After Robert Woolsey's death, Bert Wheeler would continue to work regularly on the stage, and later did four more films (two features and two shorts). He would also occasionally appear on television well into the 1960s, most notably as "Smokey Joe" in the short-lived series Brave Eagle. At one point in the film, Wheeler does an impersonation of Charlie Chaplin. Wheeler's Chaplin impersonation was a part of his stage act before he teamed with Robert Woolsey, and Chaplin himself was very fond of Wheeler's impersonation of him. Lupe Velez's imitations of Dolores del Río, Shirley Temple, Marlene Dietrich and Simone Simon, were also featured.

The aircraft in the film was a Sikorsky S-39B, an American light amphibious aircraft.

==Reception==
Although the film is generally considered one of the team's lesser efforts, reviewers at the time gave Wheeler and Woolsey credit for rising above the script. Harrison's Reports: "Entertainment strictly for the Wheeler and Woolsey fans. Everyone concerned tries hard, but they cannot do much with the poor material given them." Motion Picture Herald: "Comedy that provokes laughter, even though some of it in action, situations, dialogue, and effects is quite ridiculous, is the dominating quality. As hokum is concentrated upon, High Flyers measures up as a satisfactory audience picture." Film Daily: "It is all riotous nonsense, but the comics score with some laughable gags and business, and Lupe Velez proves herself a real comedienne, and very delightful."

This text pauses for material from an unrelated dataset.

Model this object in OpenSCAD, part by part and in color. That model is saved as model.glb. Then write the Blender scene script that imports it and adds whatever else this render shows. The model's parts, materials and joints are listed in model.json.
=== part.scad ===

TV Guide in a later one-star review of High Flyers was less than kind: "A barely passable Wheeler-Woolsey effort in which the comic pair pose as flyers and find themselves in the center of a jewel-smuggling ring. When the gang of thieves take to the air, they are dim-wittedly nabbed by the amateur pilots. You've seen it all before, and for the last time with this comedy team – Woolsey died about a year after this film's release."